Ainsi, entre Samuel et Sandra, plutôt qu’une jalousie destructrice, les deux auteurs auraient pu entrer dans une forme d’émulation positive, se poussant l’un l’autre à faire toujours mieux.

Cependant, comme le remarque Hésiode, cette saine émulation résiste mal à la tricherie. Samuel accuse par exemple Sandra de lui avoir volé une idée littéraire, ce qu’elle reconnaît, mais à quoi elle rétorque que les idées appartiennent à tous, que tout dépend de qui les fait vivre ou non. Combien d’artistes spoliés se sont entendu répondre cela ? Combien d’artistes n’ayant pas encore trouvé le temps ou les conditions concrètes de réaliser leur idée, ont vu un autre artiste, à qui ils en ont parlé, s’accaparer leur idée, la réaliser et récolter la gloire ? C’est toute la subtilité de l’écriture de Delphine Triet, que de ne pas simplifier les choses, que de montrer que l’envie est un phénomène complexe au sein du couple.

Conclusion :

L'envie renvoie donc à deux choses.

D’abord, c’est un désir puissant, qui nous pousse à vivre quelque chose. Jacques Brel disait même que le talent c’est de l’envie : “celui qui a envie de manger du homard a le talent de manger du homard”. Ainsi, avoir envie de quelqu’un, c’est vouloir vivre cette personne : la sentir, la toucher, être avec elle, en sa présence, que notre vie soit remplie de la sienne.
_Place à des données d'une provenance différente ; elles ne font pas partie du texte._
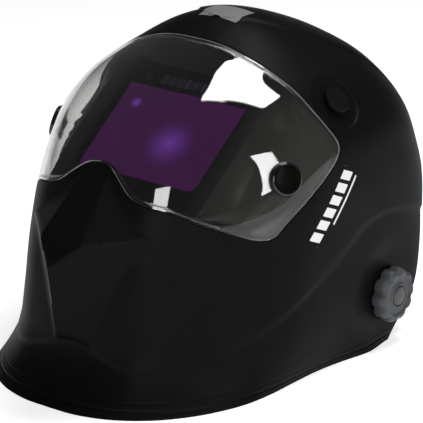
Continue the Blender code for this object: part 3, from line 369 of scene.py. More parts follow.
front = np.linspace(0, 27, 61)
turns = np.radians(np.concatenate([front, np.linspace(28.5, 70, 24), np.linspace(72.6, 180, 42)]))
grid = shell_point(turns[None, :], np.linspace(0, len(LEVELS) - 1, 161)[:, None])
grid[:, 0, 0] = 0.0
grid[:, -1, 0] = 0.0
bm = bmesh.new()
crown = bm.verts.new(grid[0, 0])
rows = [[crown] * len(turns)] + [[bm.verts.new(p) for p in row] for row in grid[1:]]
for i in range(len(rows) - 1):
    for j in range(len(turns) - 1):
        ring = [rows[i][j], rows[i + 1][j], rows[i + 1][j + 1], rows[i][j + 1]]
        bm.faces.new(ring if i else ring[:3])
bmesh.ops.mirror(bm, geom=bm.verts[:] + bm.edges[:] + bm.faces[:], axis="X", merge_dist=1e-6)
bmesh.ops.recalc_face_normals(bm, faces=bm.faces)
# the same surface three times as fine, for laying other pieces on it
around = np.radians(np.linspace(-180, 180, 721))
fine = shell_point(around[None, :], np.linspace(0, len(LEVELS) - 1, 481)[:, None])
number = np.arange(fine.shape[0] * fine.shape[1]).reshape(fine.shape[:2])
quads = np.stack([number[:-1, :-1], number[1:, :-1], number[1:, 1:], number[:-1, 1:]], -1).reshape(-1, 4)
SKIN = BVHTree.FromPolygons(fine.reshape(-1, 3).tolist(), quads.tolist())
shell = finish_mesh("shell", bm, EYE)
wall = shell.modifiers.new("wall", "SOLIDIFY")
wall.thickness = SHELL_WALL
wall.offset = -1.0


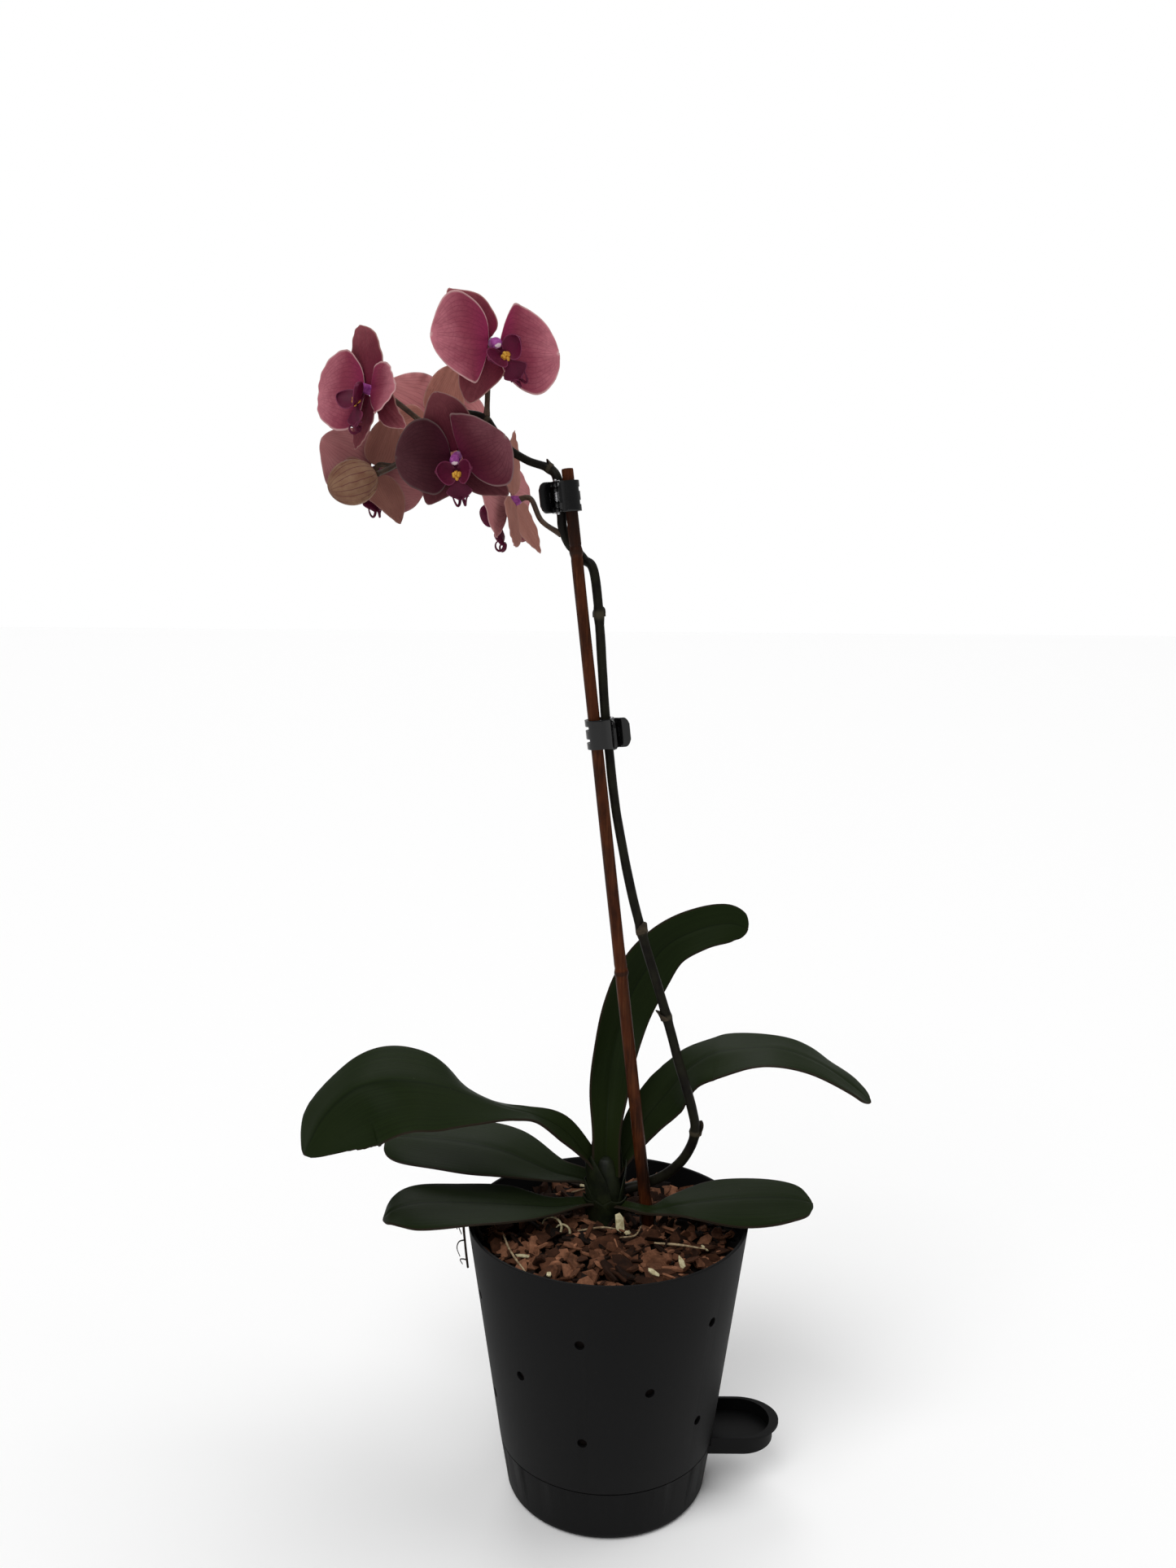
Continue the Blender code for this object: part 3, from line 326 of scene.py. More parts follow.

Ensuite et en un sens plus négatif, l’envie est une forme de convoitise. C’est toute la différence entre “avoir envie” et “envier”. Envier quelqu’un, c’est désirer posséder ce que cette personne a (un avantage, un bonheur, un objet, un prétendant ou un partenaire amoureux) et regretter de ne pas le posséder soi-même.